I am certainly not lumping this all on one player but Tyler Ennis has not been the Tyler Ennis we have come to expect. He is a freshman after all, but the last few weeks have proven that he is also mortal. Ennis is 20-of-55 (36%) from the floor over his last four games and has committed 11 turnovers (2.75 per game) after averaging 1.5 miscues per game in the 24 games prior. With Ennis in a bit of a funk, Syracuse’s offense has clearly suffered. Trevor Cooney’s production has taken an even deeper turn for the worse as he is only 5-of-25 (20%) from three-point range over the same four games. Syracuse needs its guards to play well because when they aren’t, an incredible scoring burden then falls upon C.J. Fair and Jerami Grant. Both have continued to play fairly well but they can’t do it all for a team with struggling guards and no offensive presence at the five position. Ennis and Cooney combine to form an incredible duo that can open up the offense and space the floor. Ennis can do it through passing and dribble drives, while Cooney does it by making threes. When those guys are playing well, the Orange are as good as any team in America. However, they have to snap out of their slumps in order for Syracuse to contend for a national championship.
Iowa is Underachieving
Ordinarily you would say a team that is 19-8 overall and 8-6 in a loaded Big Ten coming off an NIT season would be having a good year. While Iowa is technically having a good year, it has become abundantly clear that the Hawkeyes are underachieving. This team is loaded with talent from Roy Devyn Marble on down but just cannot get over the hump in big games. Iowa is currently tied for fifth in the Big Ten standings along with Nebraska but Fran McCaffery’s team is just 4-8 against the RPI top 50 and has only two wins over ranked opponents. The offense continues to hum along nicely, but it is defense that has let Iowa down this season. In its eight losses, Iowa has given up an average of 80.5 PPG, including Tuesday night’s 95 to a Minnesota team that had surpassed 80 points only twice in Big Ten play. The efficiency metrics still love Iowa but the Hawkeyes have lost five of their last nine games since starting the season 15-3. Three home losses in conference play are particularly perplexing, because the Big Ten, perhaps more than any other conference, is where you really need to protect your home court. The venues and crowds are as raucous as any other league and it has always been extremely difficult to win away from home in that league even though this year as a whole has been wacky in the Big Ten.
Some internal strife has emerged from Iowa lately as McCaffery has said he wants his team off of Twitter until the end of the season.

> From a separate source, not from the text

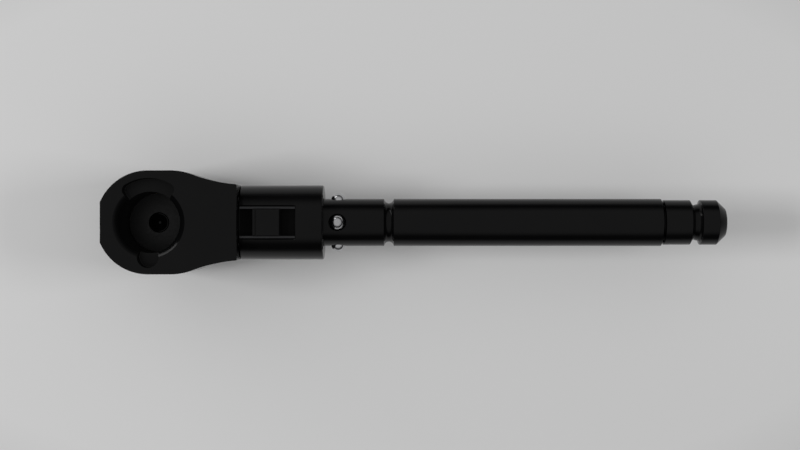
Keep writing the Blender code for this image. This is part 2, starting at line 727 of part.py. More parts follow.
def make_slide(mats):
    """The control slide: a raised block on a foot that runs under the rails."""
    low, high = SLIDE_X
    base, top = SLIDE_Z
    groove = low + 1.0 * MM
    side = [
        (low, base),
        (high, base),
        (high, top - 0.9 * MM),
        (high - 0.3 * MM, top - 0.25 * MM),
        (high - 1.0 * MM, top),
        (groove + 0.4 * MM, top),
        (groove + 0.3 * MM, top - 0.35 * MM),
        (groove, top),
        (low, top),
    ]
    slide = extruded("throttle_slide", side, -SLIDE_HALF, SLIDE_HALF, mats["black"], "Y", TOOL_AXIS)
    inset = 0.02 * MM
    foot = box_outline((-FOOT_HALF, base + inset), (FOOT_HALF, FOOT_TOP))
    plate = extruded("add_slide_foot", foot, low + inset, high - inset, None, "X", TOOL_AXIS)
    cut(slide, plate, operation="UNION")


def make_shank(mats):
    start, end = SHANK_X
    groove = groove_profile(GROOVE_X, GROOVE_HALF, SHANK_R, GROOVE_DEPTH)
    seat = end - 18 * MM
    shape = [(SHANK_BORE_R, start), (SHANK_R, start)] + groove
    shape += [(SHANK_R, end - 0.5 * MM), (SHANK_R - 0.5 * MM, end), (8.7 * MM, end)]
    shape += [(8.7 * MM, seat), (SHANK_BORE_R, seat)]
    tube = turned("shank_tube", shape, mats["black"], segments=32)
    hole_r = BALL_R + 0.3 * MM
    flare_r, reach = hole_r + 0.45 * MM, 13 * MM
    half = [(hole_r, SHANK_R - 0.6 * MM), (flare_r, SHANK_R + 0.1 * MM), (flare_r, reach), (0, reach)]
    through = [(r, -z) for r, z in reversed(half)] + half
    place = TOOL_AXIS + Vector((BALL_X, 0, 0))
    upright = turned("cut_balls_z", through, None, axis="Z", segments=20, location=place)
    level = turned("cut_balls_y", through, None, axis="Z", segments=20, location=place)
    level.rotation_euler = (pi / 2, 0, 0)
    cut(tube, upright, level)


def groove_profile(centre, half, outer, depth):
    """Points of a round-bottomed groove in a turned profile."""
    radius = (half**2 + depth**2) / (2 * depth)
    sweep = asin(half / radius)
    steps = 5
    points = []
    for i in range(steps + 1):
        angle = -sweep + 2 * sweep * i / steps
        points.append((outer - depth + radius * (1 - cos(angle)), centre + radius * sin(angle)))
    return points


def make_ball_cage(mats):
    low, high = BALL_X - 5.6 * MM, BALL_X + 5.6 * MM
    cage = turned("ball_cage", ring_profile(2.6 * MM, 7.0 * MM, low, high), mats["steel"], segments=24)
    pocket = [
        (0, 3.2 * MM),
        (2.3 * MM, 3.2 * MM),
        (2.3 * MM, 4.6 * MM),
        (BALL_R + 0.25 * MM, 4.6 * MM),
        (BALL_R + 0.25 * MM, 9 * MM),
        (0, 9 * MM),
    ]
    for number in range(1, 5):
        angle = (number - 1) * pi / 2
        outward = Vector((0, sin(angle), cos(angle)))
        place = TOOL_AXIS + Vector((BALL_X, 0, 0))
        name = f"cut_ball_pocket_{number}"
        cutter = turned(name, pocket, None, axis="Z", segments=16, location=place)
        cutter.rotation_euler = (-angle, 0, 0)
        cut(cage, cutter)
        make_ball(f"detent_ball_{number}", BALL_R, place + outward * BALL_CENTRE_R, mats["ball"])
        coil(
            f"detent_spring_{number}",
            place + outward * 3.6 * MM,
            outward,
            length=3.1 * MM,
            radius=1.8 * MM,
            wire=0.25 * MM,
            turns=3,
            mat=mats["steel"],
        )


def make_inlet(mats):
    """Inlet plug with its quick-connect groove, its seal and its screen."""
    shoulder = SHANK_X[1] + GAP
    nose = 206.5 * MM
    groove = [
        (PLUG_R, 236.0 * MM),
        (PLUG_R - 0.5 * MM, 236.3 * MM),
        (7.8 * MM, 237.0 * MM),
        (7.8 * MM, 238.6 * MM),
        (PLUG_R - 0.6 * MM, 239.4 * MM),
        (PLUG_R, 239.9 * MM),
    ]
    shape = [
        (INLET_R, nose),
        (8.4 * MM, nose),
        (8.4 * MM, 212.0 * MM),
        (6.9 * MM, 212.0 * MM),
        (6.9 * MM, 214.4 * MM),
        (8.4 * MM, 214.4 * MM),
        (8.4 * MM, shoulder),
        (PLUG_R, shoulder),
        *groove,
        (PLUG_R, 247.5 * MM),
        (6.2 * MM, PLUG_END_X - 0.5 * MM),
        (5.4 * MM, PLUG_END_X),
        (INLET_R + 0.5 * MM, PLUG_END_X),
        (INLET_R, PLUG_END_X - 0.6 * MM),
    ]
    turned("inlet_plug", shape, mats["black"], segments=32)
    seal = [(7.8 * MM + y, 213.2 * MM + z) for y, z in hexagon(0.75 * MM)]
    turned("inlet_o_ring", seal, mats["rubber"], segments=20)
    screen = [
        (0, 198.4 * MM),
        (3.0 * MM, 198.4 * MM),
        (5.2 * MM, 205.2 * MM),
        (7.0 * MM, 205.2 * MM),
        (7.0 * MM, 205.8 * MM),
        (4.8 * MM, 205.8 * MM),
        (2.7 * MM, 199.0 * MM),
        (0, 199.0 * MM),
    ]
    turned("inlet_screen", screen, mats["steel"], segments=16)


def main():
    clear_scene()
    mats = make_materials()
    make_head(mats)
    make_anvil(mats)
    make_release(mats)
    make_pawls(mats)
    make_yoke(mats)
    make_crank(mats)
    make_gears(mats)
    make_motor(mats)
    make_collar(mats)
    make_slide(mats)
    make_shank(mats)
    make_ball_cage(mats)
    make_inlet(mats)


main()
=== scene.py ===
"""Looks of the air ratchet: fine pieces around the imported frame, materials, light and camera."""

import json
from math import acos, asin, cos, pi, radians, sin, sqrt

import bmesh
import bpy
from mathutils import Matrix, Vector


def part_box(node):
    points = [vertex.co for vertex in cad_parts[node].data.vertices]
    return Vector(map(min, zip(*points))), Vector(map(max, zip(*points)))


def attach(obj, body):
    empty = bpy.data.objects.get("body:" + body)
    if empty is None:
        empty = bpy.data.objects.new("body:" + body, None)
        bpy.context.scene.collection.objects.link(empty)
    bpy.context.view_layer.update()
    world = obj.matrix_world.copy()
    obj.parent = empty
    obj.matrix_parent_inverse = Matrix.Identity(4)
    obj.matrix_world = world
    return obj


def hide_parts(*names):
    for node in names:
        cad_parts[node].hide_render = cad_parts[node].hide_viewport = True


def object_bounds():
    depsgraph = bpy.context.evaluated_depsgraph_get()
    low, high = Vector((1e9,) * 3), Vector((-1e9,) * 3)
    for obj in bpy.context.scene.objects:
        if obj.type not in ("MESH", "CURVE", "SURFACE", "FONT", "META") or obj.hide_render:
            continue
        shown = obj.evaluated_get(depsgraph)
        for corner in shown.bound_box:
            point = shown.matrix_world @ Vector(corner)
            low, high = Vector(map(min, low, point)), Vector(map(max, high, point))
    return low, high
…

This is in response to Zach McCabe tweeting out a vulgar statement directed at some Iowa fans who had been blasting him on message boards and social media. The sad reality is this is a brave new world and players are going to be targets of fan criticism on the Internet whether it is right or wrong. McCabe would have been better off staying quiet, but remember, these are college kids and the human instinct to defend yourself will always be overwhelming. I don’t blame McCabe for getting angry but he could have handled the situation better. Hopefully Iowa fans get off his case and just let him play basketball because he has earned that right as a scholarship-athlete at a high-major school. Iowa can still do some damage but it has to become mentally tougher and recommit itself to playing quality defense in order to bring postseason success to Iowa City.
Have We All Been Caught Napping on New Mexico?
One year ago, New Mexico was 23-4 overall and leading the Mountain West with a No. 14 national ranking. That Lobos team would go on to win the Mountain West Tournament before being upset in dramatic fashion by Harvard in the “second” round of the NCAA Tournament. Steve Alford left town for UCLA after that and assistant Craig Neal took over the program. Lo and behold, New Mexico is 22-5 overall and 13-2 in the league in late February. However, the Lobos just cracked the Top 25 for the first time since November (ranked No. 25 this week). Where is the love? You could make an argument that this year’s New Mexico squad is better than last year’s, even if Ken Pomeroy’s system disagrees. For starters, New Mexico’s offense is more efficient this season thanks in large part to the play of Cameron Bairstow. The 6’9”, 250-pound senior Aussie is one of the nation’s most underappreciated players and the textbook definition of a beast in the post. Averaging 20.2 PPG and 7.3 RPG on 55.7 percent shooting, Bairstow has taken the Lobos’ offense to new heights this season. New Mexico has jumped 143 spots over last year in two-point field goal percentage (46.1 percent to 50.6 percent), while focusing its offense more around Bairstow and Alex Kirk with Kendall Williams as a great scorer and facilitator in the backcourt. While the Mountain West is clearly down this year, Neal’s team has won 15 of its last 17 games and recently beat San Diego State in highly impressive fashion. While New Mexico remains vulnerable to a team who takes and makes threes (just like Harvard last year), Bairstow and Kirk also combine to form one of the strongest interior defenses in the entire country. Opposing offense are shooting just 41.1 percent inside the three-point line against New Mexico, making it the fourth best defensive percentage in the nation. This is a team I like a lot, and it is not just Bairstow, Kirk and Williams. Hugh Greenwood is a terrific glue guy for this group, while Cullen Neal (Craig’s son) can provide a perimeter spark from behind the arc even as an undersized freshman. I have to say I like this team’s prospects in March, provided it doesn’t run into a team that can blitz it from three-point land and bounce the Lobos from the Tournament right away.